»»

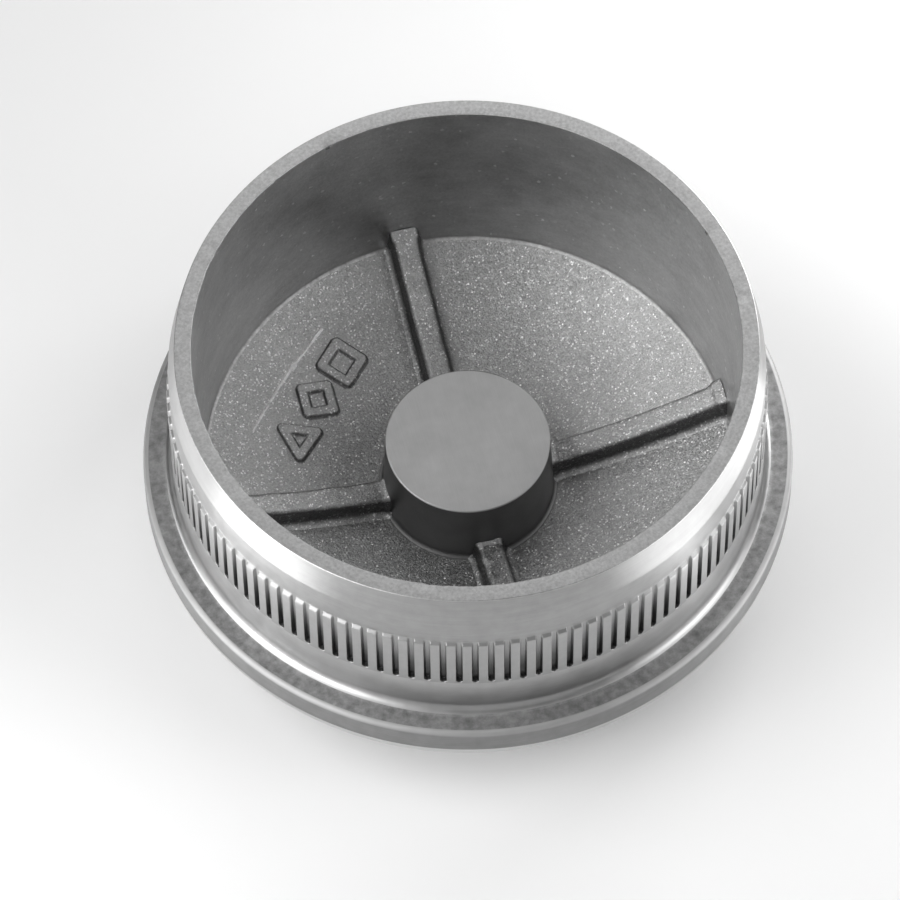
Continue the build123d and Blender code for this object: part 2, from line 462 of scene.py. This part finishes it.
def steel_ground():
    """The boss: a ground top with fine straight scratches, and a smoother cast side darkened as painted
    shade.
    """
    n = Nodes("ground_steel_boss")
    turn = (0, 0, math.radians(28))
    strokes = {"Vector": n.place, "Rotation": turn, "Scale": (20000.0, 420.0, 1.0)}
    along_strokes = n.add("ShaderNodeMapping", strokes).outputs[0]
    top = n.zone(n.z, boss_height - 0.12, boss_height - 0.04)
    scratches = n.math("MULTIPLY", n.noise(1.0, 2.0, 0.6, along_strokes), top)
    stains = n.math("MULTIPLY", n.noise(700.0, 3.0, 0.6), top)
    grain = n.math("MULTIPLY", n.noise(5200.0, 3.0, 0.6), n.math("SUBTRACT", 1.0, top))
    broad = n.noise(350.0)
    # Painted shade: the side's tone is far lower than the top's.
    tone = n.total(0.12, (top, 0.24), (scratches, 0.08), (stains, 0.10), (broad, 0.08))
    rough = n.total(0.42, (top, -0.06), (broad, 0.06))
    normal = n.relief(None, (scratches, 1.2e-6), (grain, 1.6e-5))
    return n.metal(tone, rough, normal)


def steel_dome():
    """The outer face: brushed satin, with short curved strokes round the axis."""
    n = Nodes("brushed_steel_dome")
    strokes = n.lathe_lines(9000.0, 7.0)
    long_strokes = n.lathe_lines(2600.0, 2.5)
    mottle = n.noise(500.0, 3.0, 0.6)
    tone = n.total(0.46, (strokes, 0.10), (mottle, 0.06))
    rough = n.total(0.22, (strokes, 0.16))
    normal = n.relief(None, (strokes, 2.5e-6), (long_strokes, 5.0e-6))
    return n.metal(tone, rough, normal)


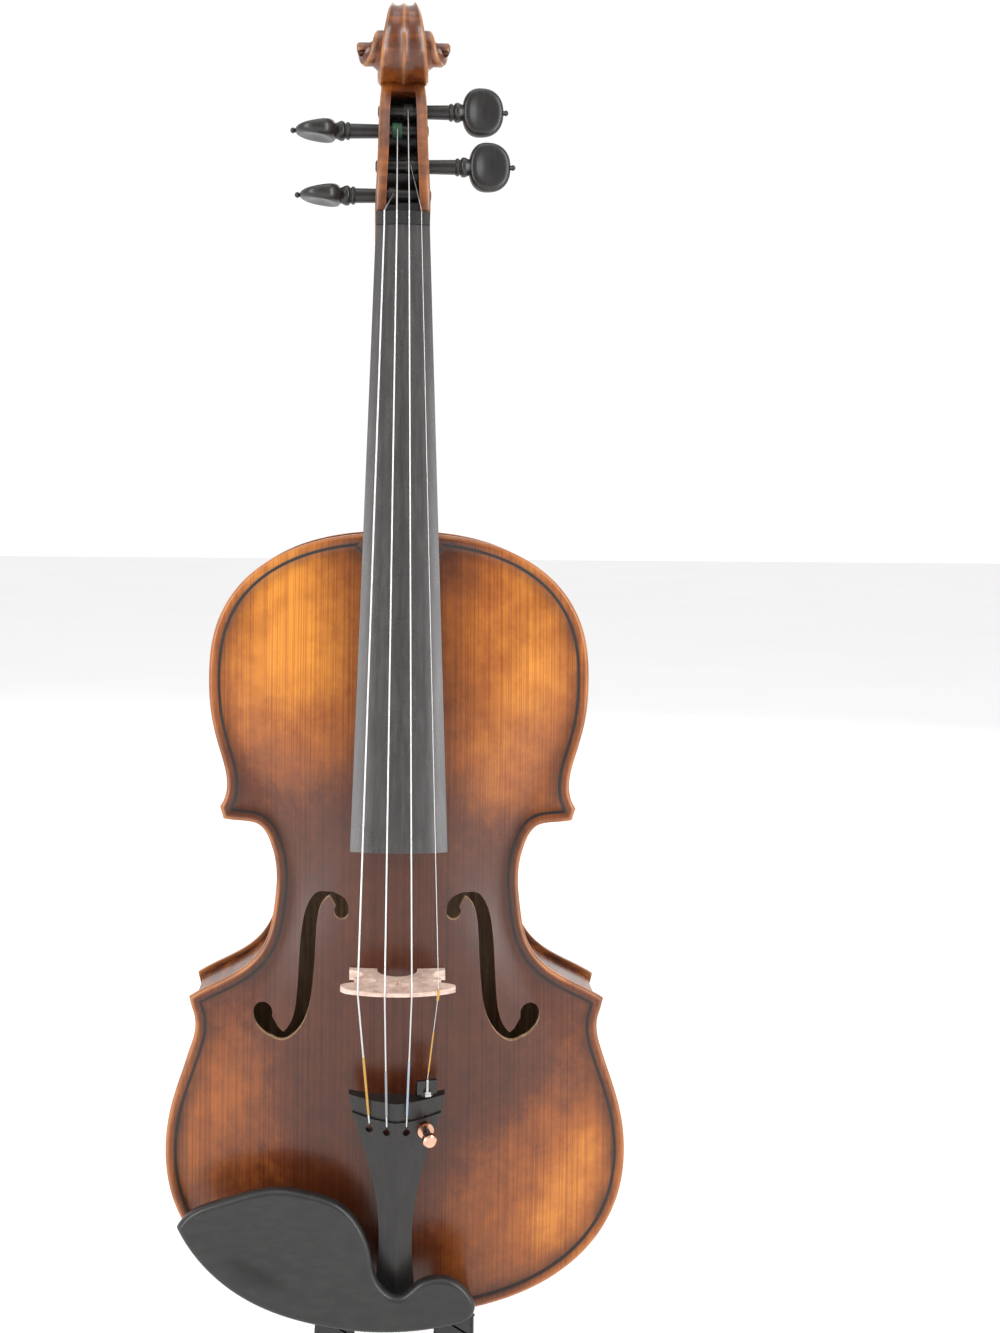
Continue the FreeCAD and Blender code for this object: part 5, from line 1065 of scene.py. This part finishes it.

««

## Problem description
Output each record precisely as given.

## The response
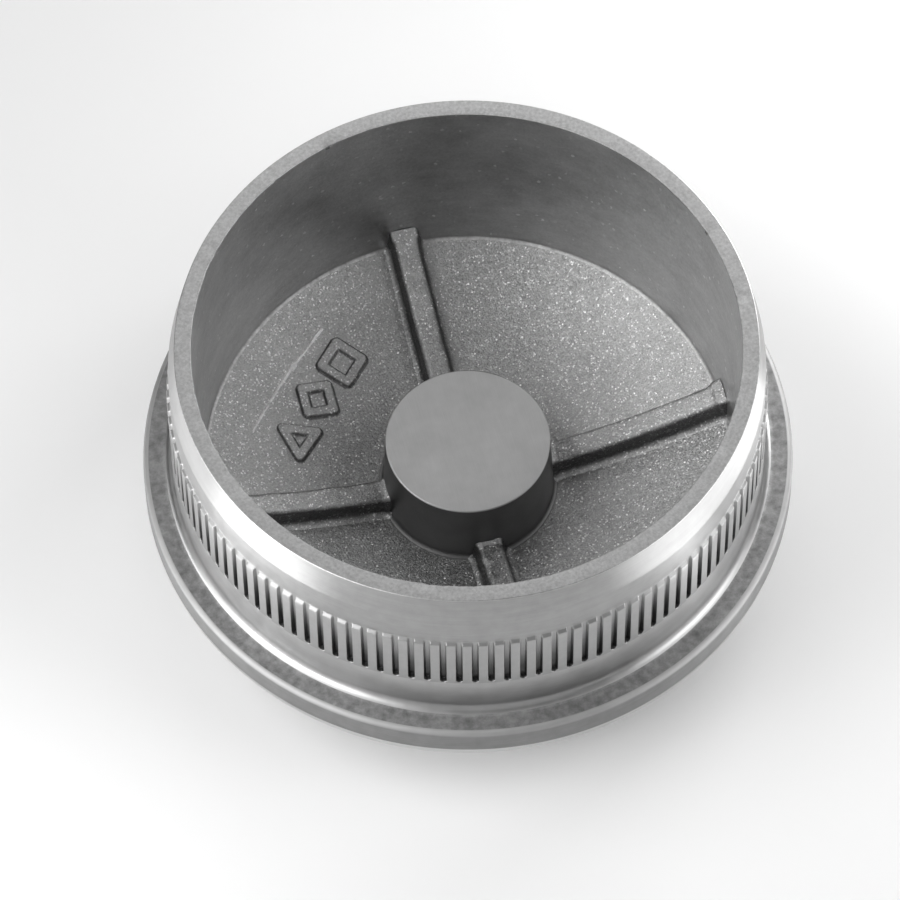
Continue the build123d and Blender code for this object: part 2, from line 462 of scene.py. This part finishes it.
def steel_ground():
    """The boss: a ground top with fine straight scratches, and a smoother cast side darkened as painted
    shade.
    """
    n = Nodes("ground_steel_boss")
    turn = (0, 0, math.radians(28))
    strokes = {"Vector": n.place, "Rotation": turn, "Scale": (20000.0, 420.0, 1.0)}
    along_strokes = n.add("ShaderNodeMapping", strokes).outputs[0]
    top = n.zone(n.z, boss_height - 0.12, boss_height - 0.04)
    scratches = n.math("MULTIPLY", n.noise(1.0, 2.0, 0.6, along_strokes), top)
    stains = n.math("MULTIPLY", n.noise(700.0, 3.0, 0.6), top)
    grain = n.math("MULTIPLY", n.noise(5200.0, 3.0, 0.6), n.math("SUBTRACT", 1.0, top))
    broad = n.noise(350.0)
    # Painted shade: the side's tone is far lower than the top's.
    tone = n.total(0.12, (top, 0.24), (scratches, 0.08), (stains, 0.10), (broad, 0.08))
    rough = n.total(0.42, (top, -0.06), (broad, 0.06))
    normal = n.relief(None, (scratches, 1.2e-6), (grain, 1.6e-5))
    return n.metal(tone, rough, normal)


def steel_dome():
    """The outer face: brushed satin, with short curved strokes round the axis."""
    n = Nodes("brushed_steel_dome")
    strokes = n.lathe_lines(9000.0, 7.0)
    long_strokes = n.lathe_lines(2600.0, 2.5)
    mottle = n.noise(500.0, 3.0, 0.6)
    tone = n.total(0.46, (strokes, 0.10), (mottle, 0.06))
    rough = n.total(0.22, (strokes, 0.16))
    normal = n.relief(None, (strokes, 2.5e-6), (long_strokes, 5.0e-6))
    return n.metal(tone, rough, normal)


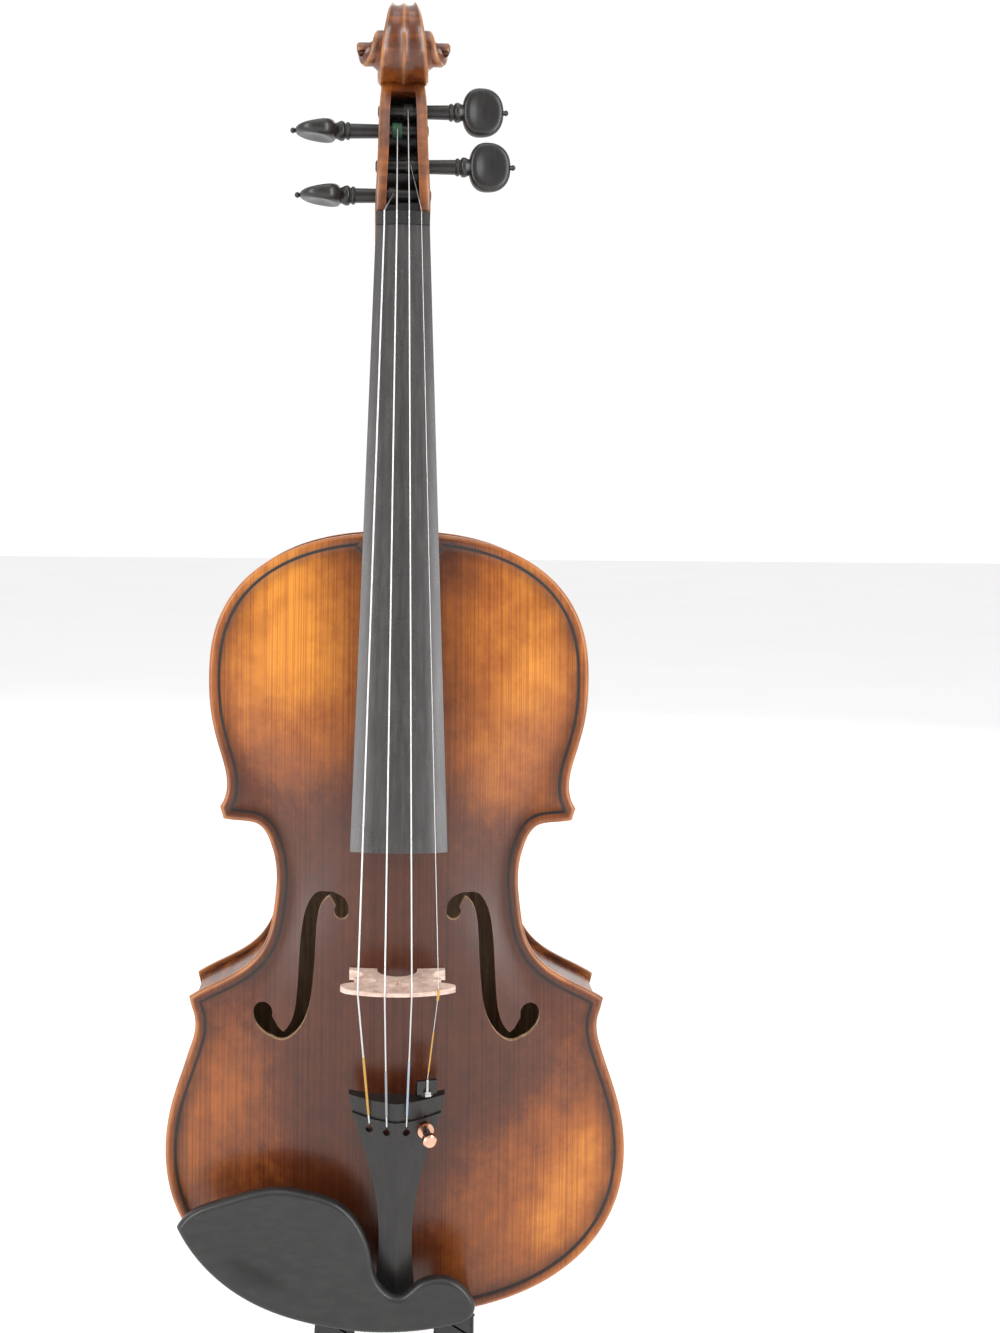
Continue the FreeCAD and Blender code for this object: part 5, from line 1065 of scene.py. This part finishes it.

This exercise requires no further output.